US President Joe Biden and Chinese President Xi Jinping pledged more frequent communications at a G20 summit in Indonesia last November to avoid US-China tensions from spilling into a new Cold War.
But those plans suffered several setbacks, starting with the downing of a Chinese spy balloon in US coastal waters.
These irritants continued through last Sunday, when Group of Seven (G7) leaders pledged to resist China’s “economic coercion” and Beijing responded by declaring US memory chip maker Micron Technology a national security risk, banning its sales to key domestic industries.
The ban followed a series of raids on American consultancies in China.
On Monday, Wang met representatives of American firms in Shanghai, including Johnson & Johnson, 3M, Dow, Merck, and Honeywell, according to the Ministry of Commerce, telling them that “China will continue to welcome US-funded enterprises to develop in China and achieve win-win results”.

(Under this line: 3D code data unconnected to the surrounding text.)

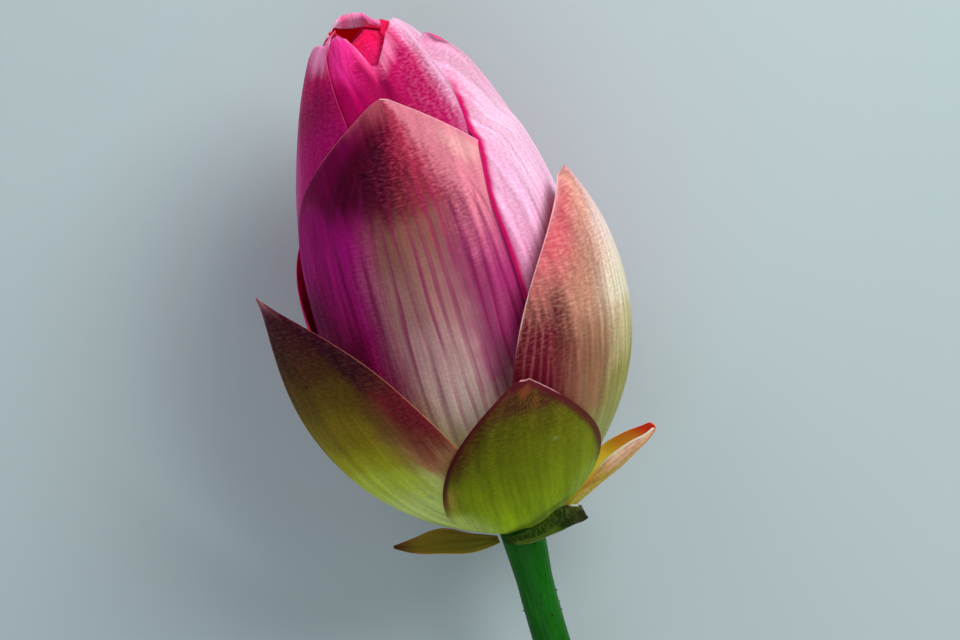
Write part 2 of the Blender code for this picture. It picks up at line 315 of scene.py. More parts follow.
i = np.arange(PRICKLES)
at = (0.5 + i + 0.4 * np.sin(i * 7.3)) / PRICKLES
turn = i * GOLDEN_TURN + 0.5 * np.sin(i * 3.1)
row = (at * BARE_ROWS).astype(int) + 2
outward = np.cos(turn)[:, None] * stem_side[row] + np.sin(turn)[:, None] * stem_front[row]
sideways = np.cross(outward, stem_way[row])
root = stem_line[row] + outward * (stem_radius(stem_line[row, 2]) - 0.12)[:, None]
long = 0.42 + 0.16 * np.sin(i * 5.7)
c, s = np.cos(circle(PRICKLE_SIDES))[:, None], np.sin(circle(PRICKLE_SIDES))[:, None]
points, up = [], []
for part, wide in PRICKLE_RINGS:
    middle = root + (outward + 0.3 * part * stem_way[row]) * ((long + 0.12) * part)[:, None]
    points.append(middle[:, None] + wide * (c * stem_way[row][:, None] * 1.3 + s * sideways[:, None]))
    up.append(np.full((PRICKLES, PRICKLE_SIDES), part))

prickle_finish, shader, place = new_finish("prickles")
colour = ramp(number(shader, "up"),
              ((0.1, (0.02, 0.13, 0.008)), (0.5, (0.03, 0.05, 0.01)), (0.9, (0.02, 0.012, 0.006))))
worn = fade(grain(place, 2500, 2), 0.3, 0.8, 0, 0.4)
feed(shader, {"Base Color": blend(worn, colour, (0.08, 0.05, 0.02)), "Roughness": 0.45})
make_piece("stem_prickles", np.stack(points, 1), tube_faces(len(PRICKLE_RINGS), PRICKLE_SIDES, PRICKLES),
           prickle_finish, slot="stem", up=np.stack(up, 1))

# ------------------------------
# The seed pod: a spongy yellow-green cone standing on its point on the stem. Its flat top holds
# the young seeds, each in a pit of its own with a bead-like stigma showing.
POD_WALL = ((13.5, 0.02), (13.5, 3.1), (14.2, 3.5), (16, 4.1), (20, 5.9), (24, 7.5), (25.8, 8.15),
            (26.8, 7.9), (27.1, 7.3))
POD_ROWS, POD_TOP_ROWS, POD_SIDES = 34, 44, 96
SEED_RINGS = ((0.02, 1), (2.9, 6), (5.6, 11))


def axis_x(s):
    """Sideways drift of the flower's axis: a bend at its foot and a lean to the left near its tip."""
    return 1.4 * np.clip(1 - np.abs(s) / 35, 0, 1) ** 2 - 1.5 * (np.clip(s, 0, None) / 100) ** 4


def seed_heights(x, y):
    """Height of the pod's top at x, y: a pit round each seed and the seed's rounded end in it."""
    high = 0
    for out, count in SEED_RINGS:
        for i in range(count):
            a = 0.3 * out + 2 * math.pi * i / count
            gap = np.hypot(x - out * math.cos(a), y - out * math.sin(a))
            high = high - 0.55 * (1 - smooth(gap, 0.75, 1.15)) + 1.1 * (1 - smooth(gap, 0.15, 0.6))
    return high


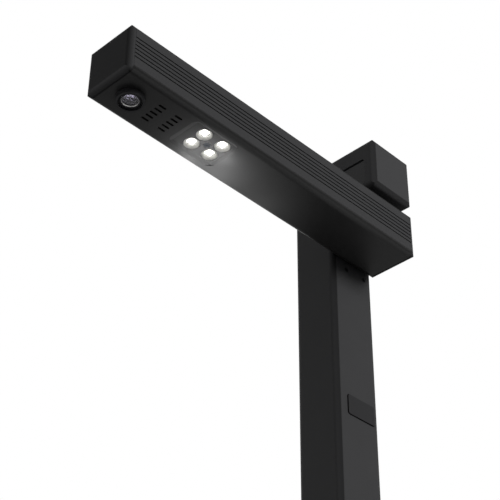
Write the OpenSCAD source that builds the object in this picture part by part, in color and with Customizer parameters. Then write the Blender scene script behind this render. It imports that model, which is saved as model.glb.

China has complained about the growing number of US export restrictions on advanced semiconductors and other high technology goods that could have military applications and security reviews that discourage Chinese investment in the United States.
Wang’s trip to the US comes after G7 leaders met in Hiroshima, at which US President Joe Biden and other G7 leaders took aim at China over “economic coercion” and said they would “de-risk” without “decoupling” from the world’s second-largest economy in everything from chips to minerals.
Raimondo, Blinken, and Treasury Secretary Janet Yellen have all expressed interest in visiting China.